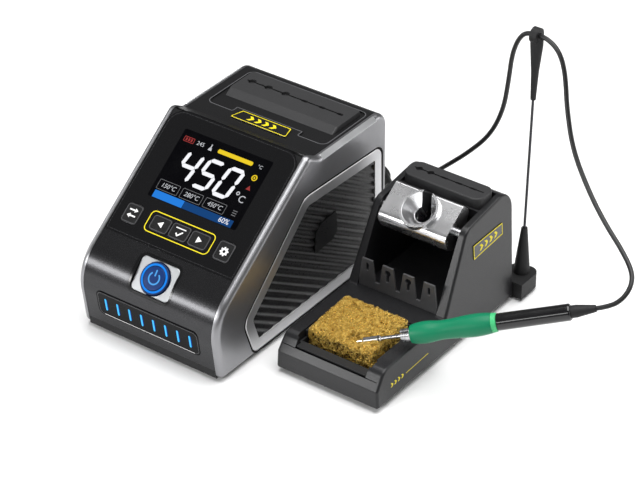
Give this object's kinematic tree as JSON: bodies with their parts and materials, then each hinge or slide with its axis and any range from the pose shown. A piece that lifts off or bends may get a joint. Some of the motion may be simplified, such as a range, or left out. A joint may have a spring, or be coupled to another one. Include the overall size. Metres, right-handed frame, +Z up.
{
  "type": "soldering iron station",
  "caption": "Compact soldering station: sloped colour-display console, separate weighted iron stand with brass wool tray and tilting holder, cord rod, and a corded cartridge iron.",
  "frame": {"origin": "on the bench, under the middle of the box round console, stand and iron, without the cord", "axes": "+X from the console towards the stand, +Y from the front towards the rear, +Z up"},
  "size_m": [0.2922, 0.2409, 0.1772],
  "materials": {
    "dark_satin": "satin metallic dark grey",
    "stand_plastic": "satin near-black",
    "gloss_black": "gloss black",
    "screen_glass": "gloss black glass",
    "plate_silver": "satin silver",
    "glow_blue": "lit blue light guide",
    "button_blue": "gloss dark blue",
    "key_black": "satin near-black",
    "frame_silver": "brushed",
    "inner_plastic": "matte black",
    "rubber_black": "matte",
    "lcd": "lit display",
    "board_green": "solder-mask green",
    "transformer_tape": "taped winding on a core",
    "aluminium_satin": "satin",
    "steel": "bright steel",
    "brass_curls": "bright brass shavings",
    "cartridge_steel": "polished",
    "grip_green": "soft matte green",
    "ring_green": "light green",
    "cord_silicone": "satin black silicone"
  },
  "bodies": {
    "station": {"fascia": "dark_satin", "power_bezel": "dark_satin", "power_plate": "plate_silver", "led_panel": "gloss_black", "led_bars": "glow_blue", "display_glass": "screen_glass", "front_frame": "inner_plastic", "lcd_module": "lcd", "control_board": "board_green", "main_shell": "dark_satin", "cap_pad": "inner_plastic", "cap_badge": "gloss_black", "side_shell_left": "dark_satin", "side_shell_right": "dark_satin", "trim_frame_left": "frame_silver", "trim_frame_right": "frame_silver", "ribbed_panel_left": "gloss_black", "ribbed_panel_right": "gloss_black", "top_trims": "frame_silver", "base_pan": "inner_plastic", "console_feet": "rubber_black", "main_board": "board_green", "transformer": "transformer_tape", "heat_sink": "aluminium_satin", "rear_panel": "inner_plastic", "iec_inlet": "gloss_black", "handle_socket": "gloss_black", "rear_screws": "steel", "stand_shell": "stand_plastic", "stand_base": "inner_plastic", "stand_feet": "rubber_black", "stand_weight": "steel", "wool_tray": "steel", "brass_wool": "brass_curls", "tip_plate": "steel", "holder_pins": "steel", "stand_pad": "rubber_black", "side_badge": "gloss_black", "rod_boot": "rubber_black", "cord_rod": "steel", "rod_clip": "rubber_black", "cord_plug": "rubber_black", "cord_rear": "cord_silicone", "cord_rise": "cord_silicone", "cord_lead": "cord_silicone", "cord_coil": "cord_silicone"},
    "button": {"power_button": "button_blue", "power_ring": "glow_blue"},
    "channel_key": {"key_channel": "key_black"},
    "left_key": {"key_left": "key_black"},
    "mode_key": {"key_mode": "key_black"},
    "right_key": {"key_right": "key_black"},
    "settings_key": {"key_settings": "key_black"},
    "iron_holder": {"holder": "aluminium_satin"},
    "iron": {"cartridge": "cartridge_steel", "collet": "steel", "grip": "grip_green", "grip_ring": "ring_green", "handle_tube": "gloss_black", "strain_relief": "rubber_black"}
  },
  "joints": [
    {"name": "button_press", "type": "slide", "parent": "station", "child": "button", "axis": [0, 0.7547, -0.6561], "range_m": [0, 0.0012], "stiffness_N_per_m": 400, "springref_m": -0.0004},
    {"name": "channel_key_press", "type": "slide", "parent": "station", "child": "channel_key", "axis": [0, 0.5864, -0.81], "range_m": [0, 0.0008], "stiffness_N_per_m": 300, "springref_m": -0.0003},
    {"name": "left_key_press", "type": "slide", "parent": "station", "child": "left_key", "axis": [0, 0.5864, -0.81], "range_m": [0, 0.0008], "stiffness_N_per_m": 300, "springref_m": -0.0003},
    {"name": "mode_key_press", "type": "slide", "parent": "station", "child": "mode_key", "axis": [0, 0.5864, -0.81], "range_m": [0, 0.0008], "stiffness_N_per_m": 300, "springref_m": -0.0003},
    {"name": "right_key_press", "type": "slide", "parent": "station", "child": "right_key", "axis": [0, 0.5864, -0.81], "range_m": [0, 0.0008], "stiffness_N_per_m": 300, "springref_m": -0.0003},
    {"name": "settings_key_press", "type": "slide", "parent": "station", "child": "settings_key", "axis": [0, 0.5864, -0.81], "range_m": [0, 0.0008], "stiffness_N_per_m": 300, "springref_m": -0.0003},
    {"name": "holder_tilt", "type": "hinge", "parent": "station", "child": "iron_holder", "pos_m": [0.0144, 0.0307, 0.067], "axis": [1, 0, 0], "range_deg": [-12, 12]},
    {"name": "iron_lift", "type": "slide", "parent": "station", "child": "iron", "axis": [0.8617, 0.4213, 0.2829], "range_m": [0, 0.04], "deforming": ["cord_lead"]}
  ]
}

════════════════════

→ What this task involves:
Copy the material above verbatim.

→ Exercise result:
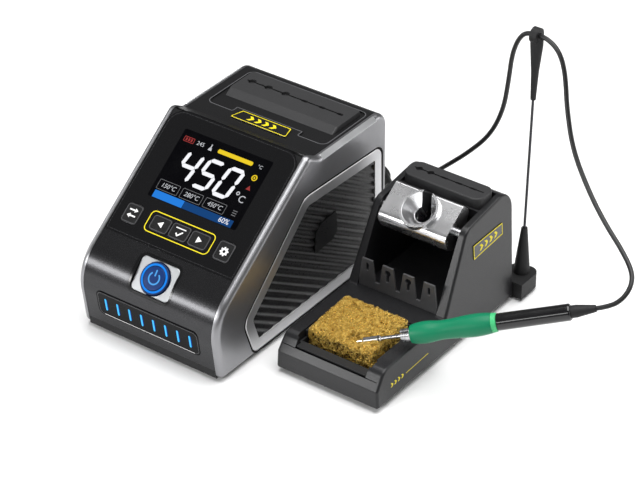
Give this object's kinematic tree as JSON: bodies with their parts and materials, then each hinge or slide with its axis and any range from the pose shown. A piece that lifts off or bends may get a joint. Some of the motion may be simplified, such as a range, or left out. A joint may have a spring, or be coupled to another one. Include the overall size. Metres, right-handed frame, +Z up.
{
  "type": "soldering iron station",
  "caption": "Compact soldering station: sloped colour-display console, separate weighted iron stand with brass wool tray and tilting holder, cord rod, and a corded cartridge iron.",
  "frame": {"origin": "on the bench, under the middle of the box round console, stand and iron, without the cord", "axes": "+X from the console towards the stand, +Y from the front towards the rear, +Z up"},
  "size_m": [0.2922, 0.2409, 0.1772],
  "materials": {
    "dark_satin": "satin metallic dark grey",
    "stand_plastic": "satin near-black",
    "gloss_black": "gloss black",
    "screen_glass": "gloss black glass",
    "plate_silver": "satin silver",
    "glow_blue": "lit blue light guide",
    "button_blue": "gloss dark blue",
    "key_black": "satin near-black",
    "frame_silver": "brushed",
    "inner_plastic": "matte black",
    "rubber_black": "matte",
    "lcd": "lit display",
    "board_green": "solder-mask green",
    "transformer_tape": "taped winding on a core",
    "aluminium_satin": "satin",
    "steel": "bright steel",
    "brass_curls": "bright brass shavings",
    "cartridge_steel": "polished",
    "grip_green": "soft matte green",
    "ring_green": "light green",
    "cord_silicone": "satin black silicone"
  },
  "bodies": {
    "station": {"fascia": "dark_satin", "power_bezel": "dark_satin", "power_plate": "plate_silver", "led_panel": "gloss_black", "led_bars": "glow_blue", "display_glass": "screen_glass", "front_frame": "inner_plastic", "lcd_module": "lcd", "control_board": "board_green", "main_shell": "dark_satin", "cap_pad": "inner_plastic", "cap_badge": "gloss_black", "side_shell_left": "dark_satin", "side_shell_right": "dark_satin", "trim_frame_left": "frame_silver", "trim_frame_right": "frame_silver", "ribbed_panel_left": "gloss_black", "ribbed_panel_right": "gloss_black", "top_trims": "frame_silver", "base_pan": "inner_plastic", "console_feet": "rubber_black", "main_board": "board_green", "transformer": "transformer_tape", "heat_sink": "aluminium_satin", "rear_panel": "inner_plastic", "iec_inlet": "gloss_black", "handle_socket": "gloss_black", "rear_screws": "steel", "stand_shell": "stand_plastic", "stand_base": "inner_plastic", "stand_feet": "rubber_black", "stand_weight": "steel", "wool_tray": "steel", "brass_wool": "brass_curls", "tip_plate": "steel", "holder_pins": "steel", "stand_pad": "rubber_black", "side_badge": "gloss_black", "rod_boot": "rubber_black", "cord_rod": "steel", "rod_clip": "rubber_black", "cord_plug": "rubber_black", "cord_rear": "cord_silicone", "cord_rise": "cord_silicone", "cord_lead": "cord_silicone", "cord_coil": "cord_silicone"},
    "button": {"power_button": "button_blue", "power_ring": "glow_blue"},
    "channel_key": {"key_channel": "key_black"},
    "left_key": {"key_left": "key_black"},
    "mode_key": {"key_mode": "key_black"},
    "right_key": {"key_right": "key_black"},
    "settings_key": {"key_settings": "key_black"},
    "iron_holder": {"holder": "aluminium_satin"},
    "iron": {"cartridge": "cartridge_steel", "collet": "steel", "grip": "grip_green", "grip_ring": "ring_green", "handle_tube": "gloss_black", "strain_relief": "rubber_black"}
  },
  "joints": [
    {"name": "button_press", "type": "slide", "parent": "station", "child": "button", "axis": [0, 0.7547, -0.6561], "range_m": [0, 0.0012], "stiffness_N_per_m": 400, "springref_m": -0.0004},
    {"name": "channel_key_press", "type": "slide", "parent": "station", "child": "channel_key", "axis": [0, 0.5864, -0.81], "range_m": [0, 0.0008], "stiffness_N_per_m": 300, "springref_m": -0.0003},
    {"name": "left_key_press", "type": "slide", "parent": "station", "child": "left_key", "axis": [0, 0.5864, -0.81], "range_m": [0, 0.0008], "stiffness_N_per_m": 300, "springref_m": -0.0003},
    {"name": "mode_key_press", "type": "slide", "parent": "station", "child": "mode_key", "axis": [0, 0.5864, -0.81], "range_m": [0, 0.0008], "stiffness_N_per_m": 300, "springref_m": -0.0003},
    {"name": "right_key_press", "type": "slide", "parent": "station", "child": "right_key", "axis": [0, 0.5864, -0.81], "range_m": [0, 0.0008], "stiffness_N_per_m": 300, "springref_m": -0.0003},
    {"name": "settings_key_press", "type": "slide", "parent": "station", "child": "settings_key", "axis": [0, 0.5864, -0.81], "range_m": [0, 0.0008], "stiffness_N_per_m": 300, "springref_m": -0.0003},
    {"name": "holder_tilt", "type": "hinge", "parent": "station", "child": "iron_holder", "pos_m": [0.0144, 0.0307, 0.067], "axis": [1, 0, 0], "range_deg": [-12, 12]},
    {"name": "iron_lift", "type": "slide", "parent": "station", "child": "iron", "axis": [0.8617, 0.4213, 0.2829], "range_m": [0, 0.04], "deforming": ["cord_lead"]}
  ]
}